→ **Directions**: Give back, exactly as it appears, the run of lines opening with the one containing "Reconstruct the object" and closing with the one containing "writing patch. Millimetres.". Nothing outside that run should appear.

— Start Provided data —

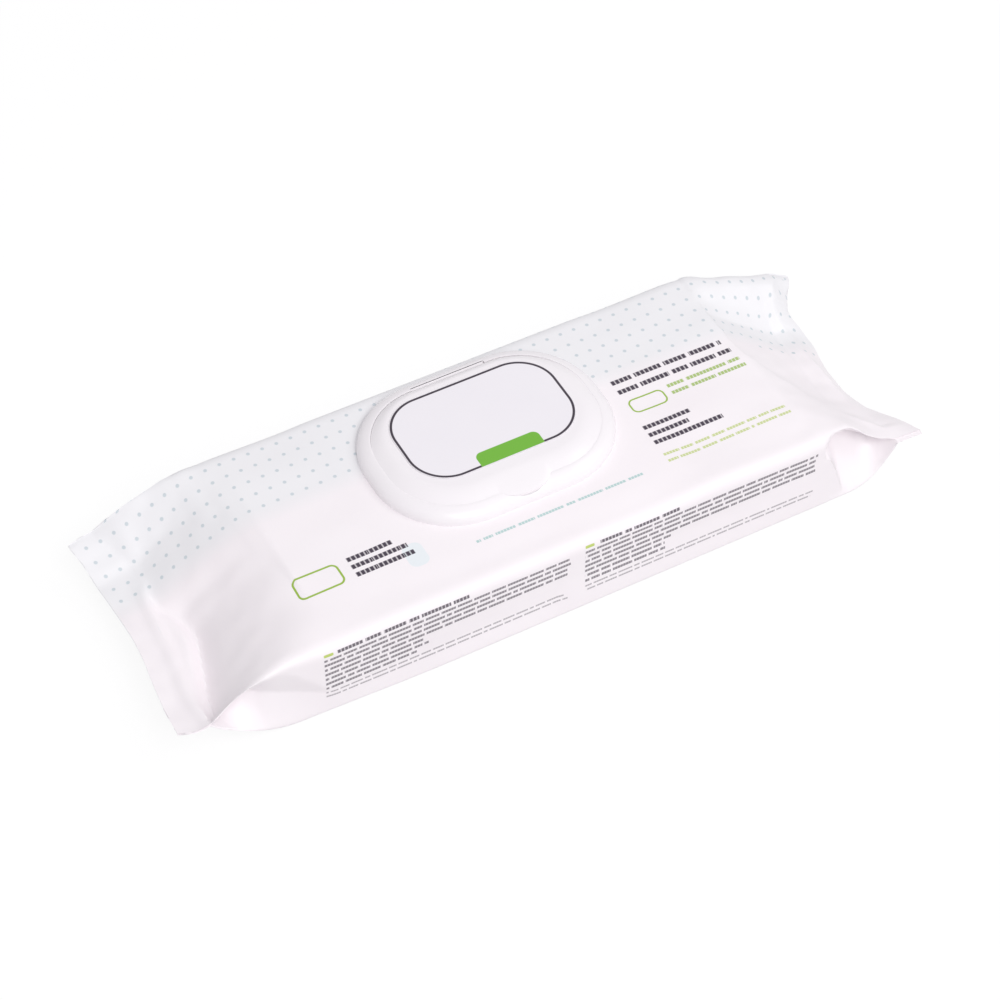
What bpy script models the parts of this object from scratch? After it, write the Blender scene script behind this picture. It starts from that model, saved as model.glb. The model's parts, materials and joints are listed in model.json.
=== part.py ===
"""Wet wipes pack: a gusseted film wrapper round a stack of wipes, with a moulded flip lid on top.

The frame stands on the pack's underside: X along the pack, Y towards the lid's hinge, Z up.
All sizes are in metres.
"""

import math

import bmesh
import bpy
from mathutils import Vector

# General
GAP = 0.0003                # clearance between pieces that touch

# Film wrapper
PACK_LENGTH = 0.2332        # from fold to fold, where the two ends begin to slope
PACK_WIDTH = 0.104
PACK_HEIGHT = 0.037
PACK_EDGE_RADIUS = 0.006    # soft rounding of the four long edges
FILM_WALL = 0.0005
END_LENGTH = 0.0330         # from the fold to the inner edge of the end seal
END_FOLD_BLEND = 0.005      # half length of the rounding over the fold
BASE_FOLD_BACK = 0.004      # how much earlier the underside starts to rise
SEAL_LENGTH = 0.0115        # crimped band at each end
SEAL_HEIGHT = 0.020         # mid height of the end seals above the floor
SEAL_THICKNESS = 0.0014
END_STATIONS = (0.22, 0.30, 0.42, 0.56, 0.70, 0.83, 0.94)

# Wipes
STACK_END_CLEARANCE = 0.0056    # from the stack's end to the fold of the wrapper

# Lid, seen from above
LID_BACK_MARGIN = 0.0034    # from the lid's back edge to the pack's back edge
LID_LENGTH = 0.1015
LID_DEPTH = 0.0745
LID_SIDE_STRAIGHT = 0.0075  # straight run between the corners at the lid's left and right
OPENING_SIDE_MARGIN = 0.0197    # from the lid's outline in to the dispensing opening
OPENING_END_MARGIN = 0.0192
OPENING_CORNER = 0.014
FILM_WINDOW_MARGIN = 0.002  # the window in the film is this much larger all round

# Lid base, heights above its underside
RIM_WIDTH = 0.0055          # from the outline to the seam between base and flap
RIM_EDGE_HEIGHT = 0.0008
RIM_FOOT = 0.0015           # width of the rim's foot on the film
SEAM_HEIGHT = 0.0058
LEDGE_CLEARANCE = 0.0002    # from the ledge up to the flap's edge
LEDGE_WIDTH = 0.0018
LEDGE_LIP = 0.0004          # the rim stands at least this much above the ledge
FLOOR_THICKNESS = 0.0010
LID_WALL = 0.0011
DAM_HEIGHT = 0.0022         # upstand round the opening, above the floor
DAM_WALL = 0.0012
RIM_STEPS = 4

# Flap, heights above the underside of the lid base
FLAP_HEIGHT = 0.0080        # flat top that carries the label
FLAP_EDGE_THICKNESS = 0.0011
FLAT_SIDE_MARGIN = 0.0130   # from the lid's outline in to the flat top
FLAT_FRONT_MARGIN = 0.0145
FLAT_BACK_MARGIN = 0.0098
FLAT_CORNER = 0.0200
FLAP_FOOT = 0.0011          # flat underside of the flap's edge, which meets the ledge
FLAP_WALL = 0.0012
SHOULDER_STEPS = 4
SHOULDER_EASE = 1.4         # over 1 makes the shoulder rise steeply at first
SEAM_GAP = 0.0004
RIB_CLEARANCE = 0.0007      # from the upstand to the flap's sealing rib
RIB_WALL = 0.0010
RIB_FLOOR_GAP = 0.0006
NIB_WIDTH = 0.023           # thumb nib at the front
NIB_REACH = 0.0030
NIB_DROP = 0.0004           # the nib's tip lies this much below the seam

# Hinge at the back
HINGE_END_MARGIN = 0.0013   # from the hinge's end to the end of the straight seam
HINGE_BEHIND_SEAM = 0.0010
HINGE_BELOW_SEAM = 0.0008
WEB_THICKNESS = 0.0005
WEB_GAP = 0.00015           # from each half of the web to the hinge line
HINGE_RECESS_DEPTH = 0.0026

# Label
LABEL_SIDE_MARGIN = 0.0150  # from the lid's outline in to the label
LABEL_FRONT_MARGIN = 0.0182
LABEL_BACK_MARGIN = 0.0118
LABEL_CORNER = 0.0165
LABEL_THICKNESS = 0.0002
LABEL_GAP = 0.0001

# Facets
MOST_CORNER_SHARE = 0.48    # a corner's radius is at most this share of the shorter side
MOST_CORNER_REACH = 1.5     # a sharp fold's rounding starts at most this many radii away
MOST_PANEL_SHARE = 0.4      # and at most this share of its side panel
CORNER_STEPS = 10
LONG_SIDE_STEPS = 10
SHORT_SIDE_STEPS = 2
SECTION_CORNER_STEPS = 4
SHARP_ANGLE = 35.0          # degrees
CUT_REACH = 0.002           # how far the window's cutter reaches past the film

LID_CORNER = (LID_DEPTH - LID_SIDE_STRAIGHT) / 2
LID_CENTRE_Y = PACK_WIDTH / 2 - LID_BACK_MARGIN - LID_DEPTH / 2
LID_BASE_Z = PACK_HEIGHT + GAP
LEDGE_HEIGHT = SEAM_HEIGHT - GAP - FLAP_EDGE_THICKNESS - LEDGE_CLEARANCE
SEAM_BACK_Y = LID_CENTRE_Y + LID_DEPTH / 2 - RIM_WIDTH
HINGE_Y = SEAM_BACK_Y + HINGE_BEHIND_SEAM
HINGE_Z = LID_BASE_Z + SEAM_HEIGHT - HINGE_BELOW_SEAM
HALF_HINGE = LID_LENGTH / 2 - LID_CORNER - HINGE_END_MARGIN


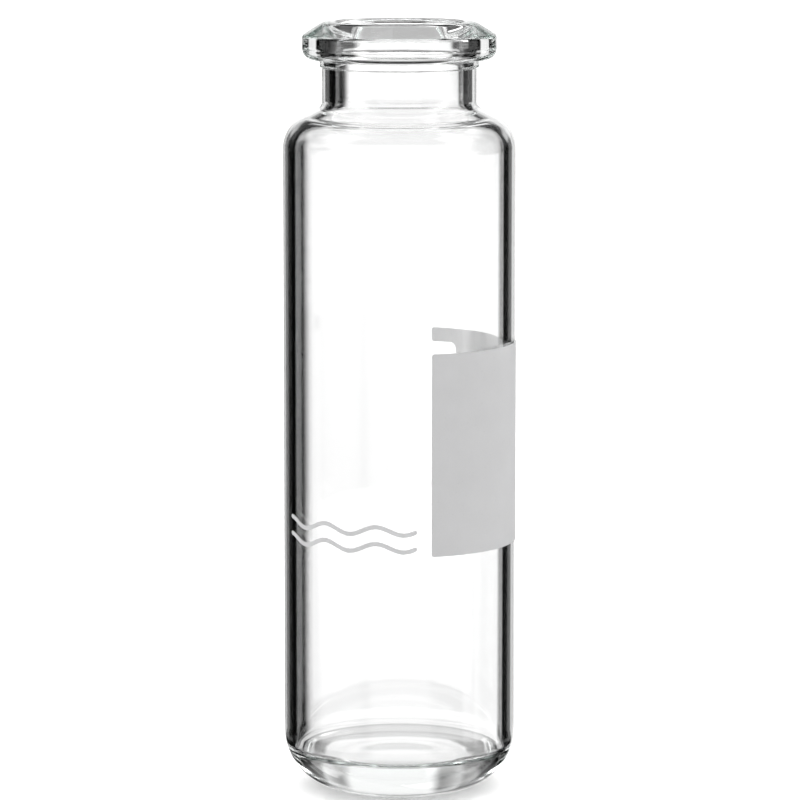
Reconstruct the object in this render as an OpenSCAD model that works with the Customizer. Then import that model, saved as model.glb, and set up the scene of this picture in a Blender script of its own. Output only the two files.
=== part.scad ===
// Crimp-top headspace sample vial: one piece of clear tubing glass with a
// rolled shoulder, a short neck and a bevelled crimp lip, carrying a fired-on
// writing patch and a pair of fired-on wavy level lines.
// Frame: +Z up, origin on the vial's axis in the plane of the foot ring.
// -Y is the front; +X is the middle of the writing patch. Millimetres.

/* [Body] */
// Outside diameter of the straight wall
body_d = 22.75; // [22:0.05:24]
// Overall height, foot ring to lip
height = 75.5; // [68:0.5:90]
// Thickness of the drawn glass wall
wall = 1.175; // [0.9:0.025:1.3]
// Outside radius where the wall rolls under into the foot
heel_r = 5.6; // [4.6:0.1:6]
// Height of the flat inner floor above the foot
floor_z = 3.85; // [3.4:0.05:5]
// Radius of the inner corner between floor and wall
floor_r = 0.8; // [0.4:0.1:1.6]
// How far the middle of the underside is pushed up
punt = 0.12; // [0.06:0.02:0.3]

/* [Shoulder] */
// Slope of the shoulder above horizontal, in degrees
shoulder_slope = 25.5; // [22:0.5:30]
// Outside radius where the wall rolls into the shoulder
shoulder_r = 3.6; // [2.4:0.1:4.2]
// Outside radius of the hollow where shoulder meets neck
root_r = 0.85; // [0.5:0.05:1.4]
// Depth of the neck's foot below the underside of the lip
neck_l = 4.5; // [3.6:0.1:6]

/* [Crimp finish] */
// Outside diameter of the neck
neck_d = 15.1; // [14.9:0.05:15.3]
// Bore of the neck and mouth
bore_d = 12.5; // [12.3:0.05:12.6]
// Outside diameter of the crimp lip
lip_d = 18.95; // [18.8:0.05:20]
// Height of the lip, underside to sealing face
lip_h = 3.68; // [3.5:0.02:4]
// Outside diameter of the flat sealing face
land_d = 14.8; // [14.7:0.05:15.2]
// Slope of the bevel around the sealing face, in degrees
bevel_slope = 32; // [28:0.5:33]
// How far the small collar under the lip stands out from the neck
collar_step = 0.23; // [0.2:0.01:0.5]
// Height of that collar
collar_h = 0.68; // [0.6:0.02:1]

/* [Print] */
// Thickness of the fired-on enamel
print_t = 0.05; // [0.04:0.01:0.1]
// Height of the patch's lower edge above the foot
patch_z = 24.7; // [16:0.1:30]
// Height of the patch
patch_h = 19.65; // [12:0.05:26]
// Angle short of +X at which the patch starts, on the front
patch_from = 74.1; // [50:0.1:80]
// Angle past +X at which the patch's full height ends, on the back
patch_end = 57.2; // [20:0.1:59.9]
// Angle past +X at which its tongue ends
patch_to = 72.1; // [62:0.1:80]
// Height of the tongue that runs on from there
tongue_h = 1.4; // [1:0.05:4]
// Height of the upper level line's middle above the foot
wave_z = 27.25; // [18:0.05:40]
// Spacing of the two level lines
wave_gap = 1.64; // [1.4:0.02:3]
// Rise of a crest above the middle of its line
wave_a = 0.39; // [0.2:0.01:0.6]
// Arc that one wave takes, in degrees
wave_period = 27.5; // [24:0.1:36]
// Where one crest sits, in degrees past the front towards +X
wave_crest = -11.5; // [-24:0.5:0]
// Width of a line
wave_w = 0.42; // [0.3:0.01:0.6]
// Where the lines start, in degrees past the front towards +X
wave_from = -66; // [-74:0.5:-30]
// Where the lines end, in degrees past the front towards +X
wave_to = 7.5; // [0:0.5:12]

/* [Hidden] */
$fn = 96;

r_body = body_d / 2;
r_in = r_body - wall;
r_bore = bore_d / 2;
r_neck = neck_d / 2;
r_lip = lip_d / 2;
r_land = land_d / 2;
r_collar = r_neck + collar_step;
z_lip = height - lip_h;             // underside of the lip
z_root = z_lip - neck_l;            // where the shoulder's slope meets the neck
slope = tan(shoulder_slope);
drop = wall / cos(shoulder_slope);  // vertical thickness of the sloped wall
r_foot = r_body - heel_r - 1.2;     // where the base starts to rise inside the foot ring
r_crown = r_foot - 2.9;             // where it would level out again
bend = tan(atan(punt / 2.9) / 2);   // setback of a corner there for each mm of radius

// The section of the glass, once round, as [radius, height, corner radius].
outside = [
    [0, punt, 0],
    [r_crown, punt, min(0.9 * r_crown, 2) / bend],  // shallow dome
    [r_foot, 0, 0.8 / bend],        // runs softly into the foot ring
    [r_body, 0, heel_r],            // heel
    [r_body, z_root - (r_body - r_neck) * slope, shoulder_r],
    [r_neck, z_root, root_r],
    [r_neck, z_lip - collar_h, 0.1],
    [r_collar, z_lip - collar_h, 0.1],
    [r_collar, z_lip, 0.12],
    [r_lip, z_lip, 1.1],
    [r_lip, height - (r_lip - r_land) * tan(bevel_slope), 0.5],
    [r_land, height, 1.5],
    [r_bore, height, 0.4],
];
inside = [
    [r_bore, z_root + (r_neck - r_bore) * slope - drop, 2.2],
    [r_in, z_root - (r_in - r_neck) * slope - drop, 2.6],
    [r_in, floor_z, floor_r],
    [0, floor_z, 0],
];
section = concat(outside, inside);

function xy(p) = [p[0], p[1]];
function unit(v) = v / norm(v);
function turn(a, b) = a[0] * b[1] - a[1] * b[0];
// For corner i: unit vectors back and on along the outline, and half the corner's angle.
function back(i) = unit(xy(section[i - 1]) - xy(section[i]));
function on(i) = unit(xy(section[i + 1]) - xy(section[i]));
function half(i) = acos(back(i) * on(i)) / 2;
function rounded(i) = section[i][2] > 0;
function setback(i) = section[i][2] / tan(half(i));
function t1(i) = xy(section[i]) + back(i) * setback(i);
function t2(i) = xy(section[i]) + on(i) * setback(i);
function centre(i) = xy(section[i]) + unit(back(i) + on(i)) * section[i][2] / sin(half(i));
function convex(i) = turn(-back(i), on(i)) > 0;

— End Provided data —

→ **Task solution**:
Reconstruct the object in this render as an OpenSCAD model that works with the Customizer. Then import that model, saved as model.glb, and set up the scene of this picture in a Blender script of its own. Output only the two files.
=== part.scad ===
// Crimp-top headspace sample vial: one piece of clear tubing glass with a
// rolled shoulder, a short neck and a bevelled crimp lip, carrying a fired-on
// writing patch and a pair of fired-on wavy level lines.
// Frame: +Z up, origin on the vial's axis in the plane of the foot ring.
// -Y is the front; +X is the middle of the writing patch. Millimetres.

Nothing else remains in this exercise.